Regardless. That pump has a built in unloader, not way for it to recirculate water to a buffer unless you add another external u loader.

Having the pump draw water from the tank is possible. That’s how I started out and it worked fine.

I would gut that unloader and mount a real unloader on that pump manifold… Ive seen other guys do it here and then you can by pass to the tank

Hey guys I appreciate all of our responses, it is so good to have you guys to bump thing off, and learn a lot about, all the mistakes one makes when he is flying by the seat of his pants. For now, I think I will get and install an exterior unloader valve, plumbed and ready to go (can someone recommend where and brand). In the not too distant future, I would like to correct some of the mistakes, that I made in the beginning.
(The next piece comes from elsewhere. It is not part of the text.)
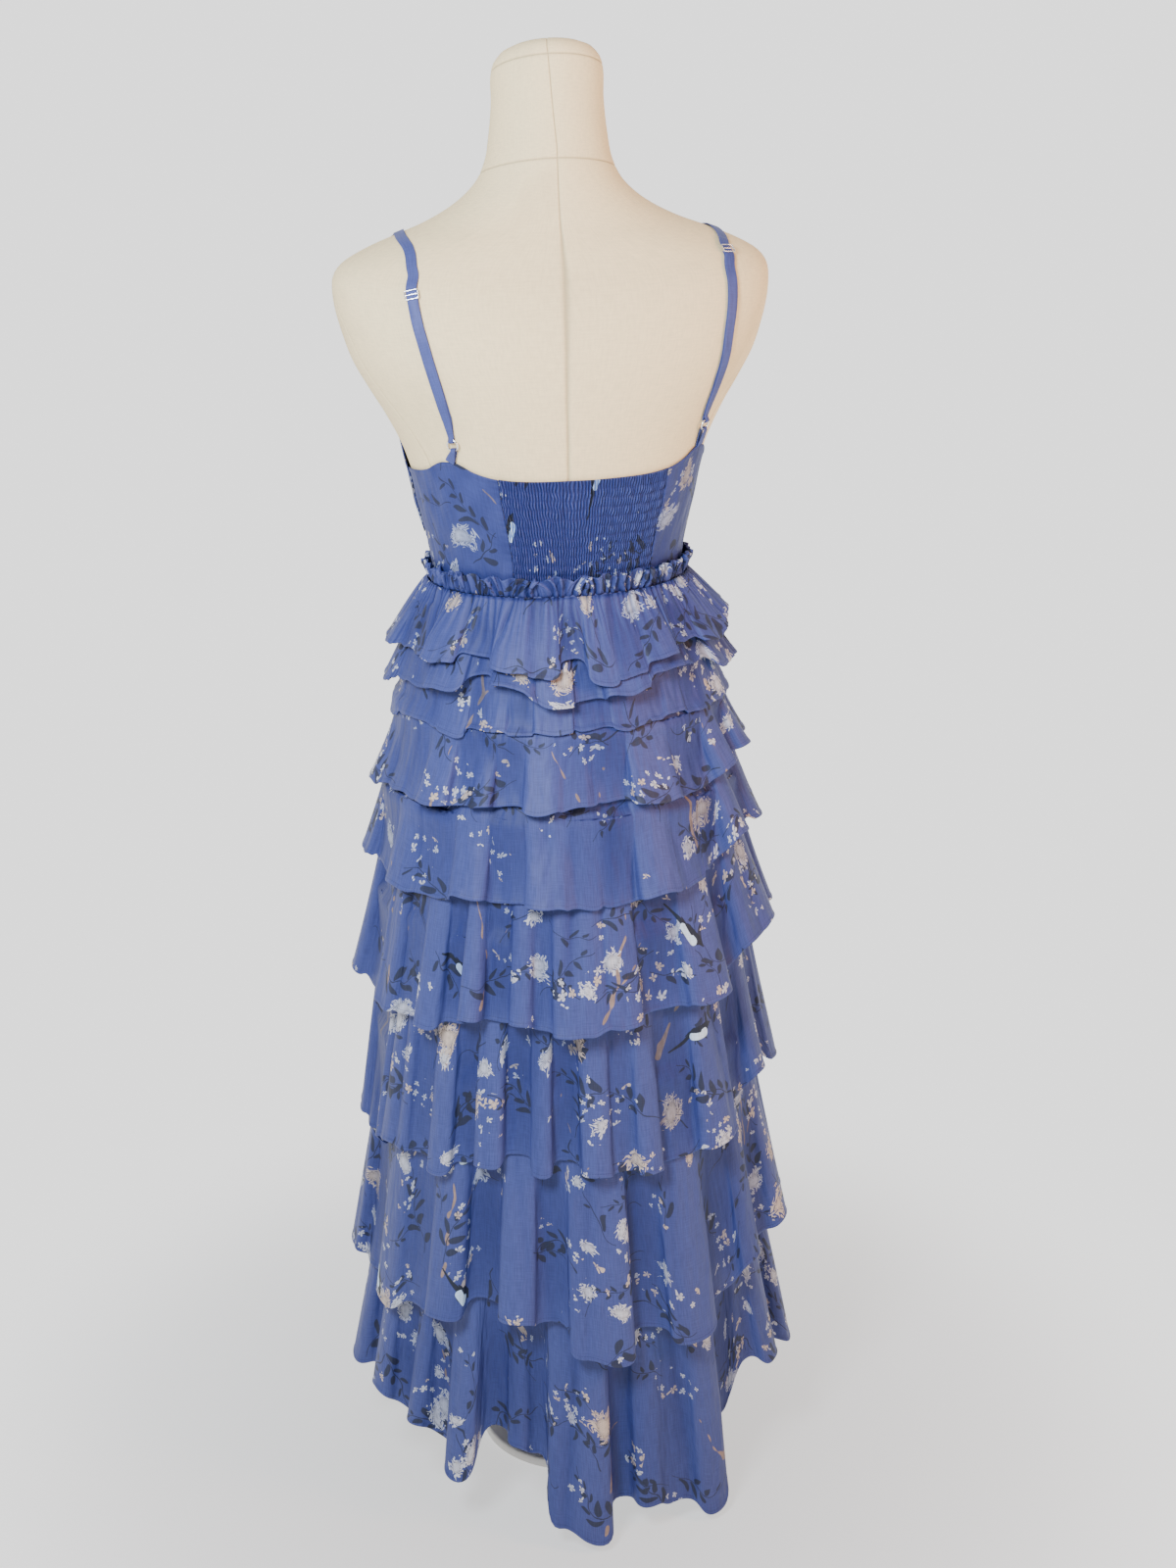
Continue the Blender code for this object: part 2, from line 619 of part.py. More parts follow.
def route_point(route, share):
    """Turn and height at a share of a route, on a smooth curve through its rows."""
    columns = ("step",) + ROUTE_COLUMNS
    rows = [(step, *row) for step, row in enumerate(route)]
    at = share * (len(route) - 1)
    return tuple(smooth_read(columns, rows, name, at) for name in ROUTE_COLUMNS)


def ring_frame(side):
    """The ring's centre, its outward normal and the way up along the strap."""
    turn, height = RING_PLACES[side]
    normal = body_normal(turn, height)
    centre = above_body(turn, height, RING_HEIGHT)
    end = STRAP_ROUTES[side][-1]
    up = above_body(end[0], end[1], RING_HEIGHT) - centre
    up = (up - normal * up.dot(normal)).normalized()
    return centre, normal, up


def make_strap(side, material):
    """One tape: from the cup over the shoulder, through the slider, round the ring and back up."""
    route = STRAP_ROUTES[side]
    slider = SLIDER_HEIGHTS[side]
    centres, normals, widths = [], [], []
    slider_share = None
    for k in range(STRAP_STEPS + 1):
        share = k / STRAP_STEPS
        turn, height = route_point(route, share)
        past = share > BACK_SHARE and height < slider + RISE_START
        if past and slider_share is None:
            slider_share = share
        rise = 0.0 if not past else min(1.0, (slider + RISE_START - height) / RISE_LENGTH)
        out = UNDER_LAYER + (OVER_LAYER - UNDER_LAYER) * rise
        centres.append(above_body(turn, height, out))
        normals.append(body_normal(turn, height))
        widths.append(TAPE_WIDTH)
    centre, normal, up = ring_frame(side)
    wire = centre + up * RING_RADIUS
    for degrees in (90, 45, 0, -45, -90):
        angle = math.radians(degrees)
        around = normal * math.sin(angle) - up * math.cos(angle)
        centres.append(wire + around * RING_TURN_RADIUS)
        normals.append(around)
        widths.append(TAPE_WIDTH_AT_RING)
    for k in range(UNDER_STEPS + 1):
        share = 1.0 - (1.0 - slider_share - UNDER_LAYER_START) * k / UNDER_STEPS
        turn, height = route_point(route, share)
        centres.append(above_body(turn, height, UNDER_LAYER))
        normals.append(-body_normal(turn, height))
        widths.append(TAPE_WIDTH)
    add_object("strap_" + side, tape_mesh("strap_" + side, centres, normals, widths), material)


def make_tab(side, material):
    """A loop of tape from the bodice's top edge, round the ring's lower side."""
    centre, normal, up = ring_frame(side)
    wire = centre - up * RING_RADIUS
    turn = TAB_TURNS[side]
    edge = back_edge(turn - DRESS_TURN) + 3 * SEAM_LIFT
    centres, normals, widths = [], [], []
    outer_foot = above_body(turn, edge, UNDER_LAYER + 1.3 * TAPE_THICKNESS + TOUCH)
    inner_foot = above_body(turn, edge, UNDER_LAYER - TOUCH)
    face = body_normal(turn, edge)
    centres += [outer_foot, outer_foot.lerp(wire + normal * RING_TURN_RADIUS, 0.5)]
    normals += [face, face]
    widths += [TAPE_WIDTH * 0.9, TAPE_WIDTH * 0.75]
    for degrees in (90, 45, 0, -45, -90):
        angle = math.radians(degrees)
        around = normal * math.sin(angle) + up * math.cos(angle)
        centres.append(wire + around * RING_TURN_RADIUS)
        normals.append(around)
        widths.append(TAPE_WIDTH_AT_RING)
    centres += [inner_foot.lerp(wire - normal * RING_TURN_RADIUS, 0.5), inner_foot]
    normals += [-face, -face]
    widths += [TAPE_WIDTH * 0.75, TAPE_WIDTH * 0.9]
    add_object("strap_tab_" + side, tape_mesh("strap_tab_" + side, centres, normals, widths), material)


def place_on_strap(thing, centre, normal, up):
    across = up.cross(normal).normalized()
    for column, axis in enumerate((across, up, normal)):
        for row in range(3):
            thing.matrix_world[row][column] = axis[row]
    matrix = thing.matrix_world.copy()
    matrix.translation = centre
    thing.matrix_world = matrix


def make_ring(side, material):
    bpy.ops.mesh.primitive_torus_add(major_radius=RING_RADIUS, minor_radius=RING_WIRE,
                                     major_segments=20, minor_segments=6)
    ring = bpy.context.object
    ring.name = "strap_ring_" + side
    ring.data.materials.append(material)
    ring.data.shade_smooth()
    place_on_strap(ring, *ring_frame(side))
    for home in list(ring.users_collection):
        home.objects.unlink(ring)
    dress_parts.objects.link(ring)


def make_slider(side, material):
    """A flat frame round the strap, resting just above its outer layer."""
    route = STRAP_ROUTES[side]
    target = SLIDER_HEIGHTS[side]
    shares = np.linspace(BACK_SHARE, 1.0, 400)
    share = min(shares, key=lambda s: abs(route_point(route, s)[1] - target))
    turn, height = route_point(route, share)
    later = route_point(route, share + 0.02)
    normal = body_normal(turn, height)
    centre = above_body(turn, height, OVER_LAYER + TAPE_THICKNESS)
    up = (centre - above_body(later[0], later[1], OVER_LAYER + TAPE_THICKNESS)).normalized()
    up = (up - normal * up.dot(normal)).normalized()
    wide, long, bar = SLIDER["half_wide"], SLIDER["half_long"], SLIDER["bar"]
    outline = ((-wide, -long), (wide, -long), (wide, long), (-wide, long))
    build = bmesh.new()
    rings = []
    for inset, level in ((0.0, 0.0), (0.0, bar), (bar, bar), (bar, 0.0)):
        ring = []
        for x, y in outline:
            inner = (x - math.copysign(inset, x), y - math.copysign(inset, y))
            ring.append(build.verts.new((inner[0], inner[1], level)))
        rings.append(ring)
    for near, far in zip(rings, rings[1:] + rings[:1]):
        for k in range(4):
            build.faces.new((near[k], near[(k + 1) % 4], far[(k + 1) % 4], far[k]))
    bmesh.ops.recalc_face_normals(build, faces=build.faces)
    mesh = bpy.data.meshes.new("strap_slider_" + side)
    build.to_mesh(mesh)
    build.free()
    slider = add_object("strap_slider_" + side, mesh, material)
    place_on_strap(slider, centre, normal, up)


clear_scene()
dress_parts = bpy.data.collections.new("tiered_midi_dress")
bpy.context.scene.collection.children.link(dress_parts)
ruffle_plans = [None] * len(TIERS)
for tier in reversed(range(len(TIERS))):
    ruffle_plans[tier] = ruffle_plan(tier, ruffle_plans[tier + 1] if tier + 1 < len(TIERS) else None)

make_form(make_material("linen", LINEN, 0.9, 0.0))
make_stand(make_material("stand_paint", STAND, 0.5, 0.0))
make_bodice(make_material("bodice_cloth", BLUE, 0.7, 0.0))
make_smocked_panel(make_material("smocked_cloth", BLUE, 0.7, 0.0))
make_heading(make_material("heading_cloth", BLUE, 0.7, 0.0))
make_skirt_base(make_material("foundation_cloth", BLUE, 0.7, 0.0))
for tier in range(len(TIERS)):
    make_ruffle(tier, ruffle_plans[tier], make_material("ruffle_cloth_%d" % (tier + 1), BLUE, 0.7, 0.0))
for strap_side in ("left", "right"):
    make_strap(strap_side, make_material("strap_tape_" + strap_side, BLUE, 0.7, 0.0))
    make_tab(strap_side, make_material("tab_tape_" + strap_side, BLUE, 0.7, 0.0))
    make_ring(strap_side, make_material("ring_steel_" + strap_side, STEEL, 0.3, 1.0))
    make_slider(strap_side, make_material("slider_steel_" + strap_side, STEEL, 0.3, 1.0))
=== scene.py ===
# Looks of the tiered ruffle midi dress on its limbless dress form.
# Metres, +Z up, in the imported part's frame. The dress's back is at +Y, the wearer's left at +X.
# A turn is an angle in degrees round the body, 0 at the back's middle, growing
# counterclockwise seen from above. Heights are from the waist.
import math
from functools import partialmethod
import bpy
import numpy as np
from mathutils import Matrix


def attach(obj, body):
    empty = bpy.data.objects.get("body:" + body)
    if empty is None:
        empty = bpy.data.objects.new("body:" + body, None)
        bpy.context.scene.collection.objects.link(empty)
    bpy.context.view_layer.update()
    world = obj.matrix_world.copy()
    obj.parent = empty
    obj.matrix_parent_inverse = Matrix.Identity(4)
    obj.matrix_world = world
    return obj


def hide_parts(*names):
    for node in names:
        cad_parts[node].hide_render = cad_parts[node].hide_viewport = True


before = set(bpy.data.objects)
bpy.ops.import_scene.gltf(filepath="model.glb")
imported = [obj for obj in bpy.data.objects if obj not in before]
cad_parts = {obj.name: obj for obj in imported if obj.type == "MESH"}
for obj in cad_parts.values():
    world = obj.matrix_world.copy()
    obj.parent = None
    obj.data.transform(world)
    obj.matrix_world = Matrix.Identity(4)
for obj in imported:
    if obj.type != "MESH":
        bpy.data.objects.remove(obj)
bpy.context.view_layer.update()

# What a user would change is in one dictionary for each piece, beside its code. These are for all of them.
dress = {
    "waistZ": 0.973, "cloth": 0.001, "bodyGap": 0.0009, "cadCloth": 0.0012, "seatGap": 0.0004,
    "turn": 6.5, "sideSeam": 97.0, "smockHalf": 33.0, "midriffHeight": 0.0445, "seamLift": 0.0004, "seamGap": 0.1,
}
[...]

Looks, like I’m gonna have to stay with the Honda GX390, for now but am considering going to a belt drive and upgrading the pump (not a disposable) to a 5.5 GPM (or whatever 13 HP will handle) . I value your input, and totally respect knowledge, if anyone has another path to offer, I am all ears.

I have a gear driven 5.5GPM 2500 PSI pump on my GX390. 4 bolts to add it. Envirospec

Gear drive is the bomb:+1:

Thank You, sounds like the best way forward, for now. Quick question: how well would a surface cleaner work with 2500 divided by 2 (nozzles) = 1250 ea.